Fulgencio Sánchez estaba muy grave, muy malito: se estaba ya muriendo. Era muy mayor y tenía una larga colección de achaques y enfermedades. Entre otras, una demencia muy avanzada. Estaba ingresado en una UCI, lleno de tubos, de viales, masivamente medicado y rodeado de montones de monitores con gráficas y números, para vigilar sus constantes vitales: el equipo médico que le atendía no quería tirar la toalla, se había propuesto, costara lo que costara, conservarle la vida. Claro, para esto están los médicos, para conservar las vidas.
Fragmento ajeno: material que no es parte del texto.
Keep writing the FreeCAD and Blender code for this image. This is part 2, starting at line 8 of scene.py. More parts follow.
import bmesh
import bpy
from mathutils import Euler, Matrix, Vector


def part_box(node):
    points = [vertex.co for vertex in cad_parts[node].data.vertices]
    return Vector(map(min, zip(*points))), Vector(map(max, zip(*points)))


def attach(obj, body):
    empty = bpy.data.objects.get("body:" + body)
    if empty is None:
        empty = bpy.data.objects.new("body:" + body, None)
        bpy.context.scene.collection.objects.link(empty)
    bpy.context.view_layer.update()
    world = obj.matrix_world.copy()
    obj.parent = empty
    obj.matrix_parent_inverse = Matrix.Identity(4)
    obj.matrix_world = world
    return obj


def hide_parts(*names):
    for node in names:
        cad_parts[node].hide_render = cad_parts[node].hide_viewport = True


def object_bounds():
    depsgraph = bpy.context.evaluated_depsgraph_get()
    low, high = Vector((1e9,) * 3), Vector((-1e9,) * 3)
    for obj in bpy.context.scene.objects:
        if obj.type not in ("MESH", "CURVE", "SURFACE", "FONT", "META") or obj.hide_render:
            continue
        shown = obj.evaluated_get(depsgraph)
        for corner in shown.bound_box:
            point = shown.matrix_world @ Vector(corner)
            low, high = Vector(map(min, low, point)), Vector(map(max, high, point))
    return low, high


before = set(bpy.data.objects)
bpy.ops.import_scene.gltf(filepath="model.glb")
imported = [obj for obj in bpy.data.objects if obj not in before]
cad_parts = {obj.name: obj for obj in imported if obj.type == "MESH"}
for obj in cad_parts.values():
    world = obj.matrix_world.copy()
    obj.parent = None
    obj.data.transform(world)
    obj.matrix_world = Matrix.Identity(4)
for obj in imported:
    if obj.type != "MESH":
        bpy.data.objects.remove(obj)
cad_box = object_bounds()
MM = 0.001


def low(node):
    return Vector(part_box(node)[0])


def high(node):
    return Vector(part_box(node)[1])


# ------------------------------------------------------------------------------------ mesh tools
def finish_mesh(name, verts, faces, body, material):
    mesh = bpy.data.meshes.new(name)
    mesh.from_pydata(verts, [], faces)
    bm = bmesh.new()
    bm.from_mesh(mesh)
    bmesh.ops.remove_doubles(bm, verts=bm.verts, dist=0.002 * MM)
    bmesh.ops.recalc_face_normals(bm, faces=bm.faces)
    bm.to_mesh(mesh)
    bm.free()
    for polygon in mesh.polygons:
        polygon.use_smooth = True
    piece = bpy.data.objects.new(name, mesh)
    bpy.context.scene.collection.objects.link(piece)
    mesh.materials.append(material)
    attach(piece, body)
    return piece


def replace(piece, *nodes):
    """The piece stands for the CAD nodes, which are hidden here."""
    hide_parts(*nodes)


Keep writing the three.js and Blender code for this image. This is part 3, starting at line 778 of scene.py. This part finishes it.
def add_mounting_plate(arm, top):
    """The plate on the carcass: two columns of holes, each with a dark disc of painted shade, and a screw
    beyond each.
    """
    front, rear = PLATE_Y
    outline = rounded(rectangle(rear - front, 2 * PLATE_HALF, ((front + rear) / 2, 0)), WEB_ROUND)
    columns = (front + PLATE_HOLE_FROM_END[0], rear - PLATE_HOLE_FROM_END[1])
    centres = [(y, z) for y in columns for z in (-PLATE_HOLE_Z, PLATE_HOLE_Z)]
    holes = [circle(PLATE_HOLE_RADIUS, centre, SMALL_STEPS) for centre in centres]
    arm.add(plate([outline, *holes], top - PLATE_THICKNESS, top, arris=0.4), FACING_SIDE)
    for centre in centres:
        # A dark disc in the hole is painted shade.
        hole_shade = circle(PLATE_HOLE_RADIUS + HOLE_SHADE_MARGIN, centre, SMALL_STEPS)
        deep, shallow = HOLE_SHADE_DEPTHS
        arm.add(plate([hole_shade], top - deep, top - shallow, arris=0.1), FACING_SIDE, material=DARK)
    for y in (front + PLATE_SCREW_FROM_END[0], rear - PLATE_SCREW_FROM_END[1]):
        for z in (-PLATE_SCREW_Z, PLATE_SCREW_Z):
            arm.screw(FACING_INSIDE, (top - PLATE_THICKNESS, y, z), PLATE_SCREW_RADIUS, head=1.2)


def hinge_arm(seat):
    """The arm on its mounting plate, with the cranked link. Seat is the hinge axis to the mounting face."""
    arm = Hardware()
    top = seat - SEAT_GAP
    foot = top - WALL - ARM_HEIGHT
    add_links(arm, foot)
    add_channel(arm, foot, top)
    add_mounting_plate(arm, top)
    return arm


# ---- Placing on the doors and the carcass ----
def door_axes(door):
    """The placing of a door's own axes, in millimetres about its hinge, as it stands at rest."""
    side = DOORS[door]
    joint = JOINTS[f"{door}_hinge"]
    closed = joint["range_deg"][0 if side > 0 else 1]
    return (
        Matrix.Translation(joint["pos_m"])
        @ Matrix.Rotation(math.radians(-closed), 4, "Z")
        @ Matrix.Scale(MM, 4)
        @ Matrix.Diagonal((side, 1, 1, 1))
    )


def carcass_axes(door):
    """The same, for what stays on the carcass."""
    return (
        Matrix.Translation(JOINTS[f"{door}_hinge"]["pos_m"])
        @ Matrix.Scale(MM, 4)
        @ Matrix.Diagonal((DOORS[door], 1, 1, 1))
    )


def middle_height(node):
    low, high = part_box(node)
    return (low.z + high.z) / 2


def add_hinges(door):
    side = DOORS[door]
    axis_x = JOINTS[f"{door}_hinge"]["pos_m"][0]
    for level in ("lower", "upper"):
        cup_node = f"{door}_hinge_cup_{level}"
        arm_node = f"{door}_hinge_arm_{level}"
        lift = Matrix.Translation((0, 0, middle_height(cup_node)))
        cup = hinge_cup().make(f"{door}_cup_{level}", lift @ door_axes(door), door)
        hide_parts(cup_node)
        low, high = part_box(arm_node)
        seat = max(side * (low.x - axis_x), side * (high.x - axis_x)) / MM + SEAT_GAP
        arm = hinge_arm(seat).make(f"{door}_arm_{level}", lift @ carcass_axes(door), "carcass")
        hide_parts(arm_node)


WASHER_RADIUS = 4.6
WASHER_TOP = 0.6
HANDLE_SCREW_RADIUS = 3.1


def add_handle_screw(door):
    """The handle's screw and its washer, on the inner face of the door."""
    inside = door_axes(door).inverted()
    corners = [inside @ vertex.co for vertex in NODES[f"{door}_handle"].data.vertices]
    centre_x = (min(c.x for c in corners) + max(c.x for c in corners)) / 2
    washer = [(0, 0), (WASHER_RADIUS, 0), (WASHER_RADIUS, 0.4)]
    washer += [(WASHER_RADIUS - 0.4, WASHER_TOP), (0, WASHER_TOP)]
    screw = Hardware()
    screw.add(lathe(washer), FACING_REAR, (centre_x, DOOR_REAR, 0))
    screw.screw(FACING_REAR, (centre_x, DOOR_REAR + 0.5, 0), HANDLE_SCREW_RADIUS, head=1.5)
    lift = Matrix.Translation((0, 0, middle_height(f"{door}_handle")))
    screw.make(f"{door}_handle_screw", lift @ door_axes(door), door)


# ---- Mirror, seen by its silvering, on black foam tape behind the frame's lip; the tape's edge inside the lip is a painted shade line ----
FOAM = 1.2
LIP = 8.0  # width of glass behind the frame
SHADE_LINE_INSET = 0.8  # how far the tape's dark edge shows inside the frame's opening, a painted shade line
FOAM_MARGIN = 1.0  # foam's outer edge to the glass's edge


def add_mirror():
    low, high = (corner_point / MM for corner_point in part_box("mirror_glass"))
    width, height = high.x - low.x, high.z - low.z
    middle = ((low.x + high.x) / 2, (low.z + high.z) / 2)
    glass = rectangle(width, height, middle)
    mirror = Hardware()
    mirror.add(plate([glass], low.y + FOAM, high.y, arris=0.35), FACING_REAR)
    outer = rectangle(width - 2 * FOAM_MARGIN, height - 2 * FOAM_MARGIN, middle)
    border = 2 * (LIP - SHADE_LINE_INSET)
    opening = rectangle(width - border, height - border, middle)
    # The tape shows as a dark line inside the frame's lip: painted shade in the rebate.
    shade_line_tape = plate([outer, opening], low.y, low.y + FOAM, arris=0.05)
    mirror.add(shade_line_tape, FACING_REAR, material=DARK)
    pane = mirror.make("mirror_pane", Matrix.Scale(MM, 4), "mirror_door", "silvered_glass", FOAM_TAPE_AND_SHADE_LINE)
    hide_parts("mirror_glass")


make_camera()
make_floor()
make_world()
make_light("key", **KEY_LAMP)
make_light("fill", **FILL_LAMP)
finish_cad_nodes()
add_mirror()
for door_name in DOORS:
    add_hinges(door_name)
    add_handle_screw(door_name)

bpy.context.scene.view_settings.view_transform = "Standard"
Y consiguieron su objetivo: de momento, Fulgencio Sánchez no murió, de modo que pudo proseguir su doloroso y demente deterioro.
Fue así como Fulgencio Sánchez finalmente pudo conseguir aquello que había indicado que era su deseo, tal como había consignado, con absoluta claridad, en su Testamento Vital o Documento de Voluntades Anticipadas: que cuando su deterioro físico y mental ya fuera severo, le aplicaran la eutanasia.
Se desconoce si el encargado de llevarla a cabo fue alguno de los médicos de la UCI que le sometió al encarnizamiento terapéutico por el que poco antes había pasado.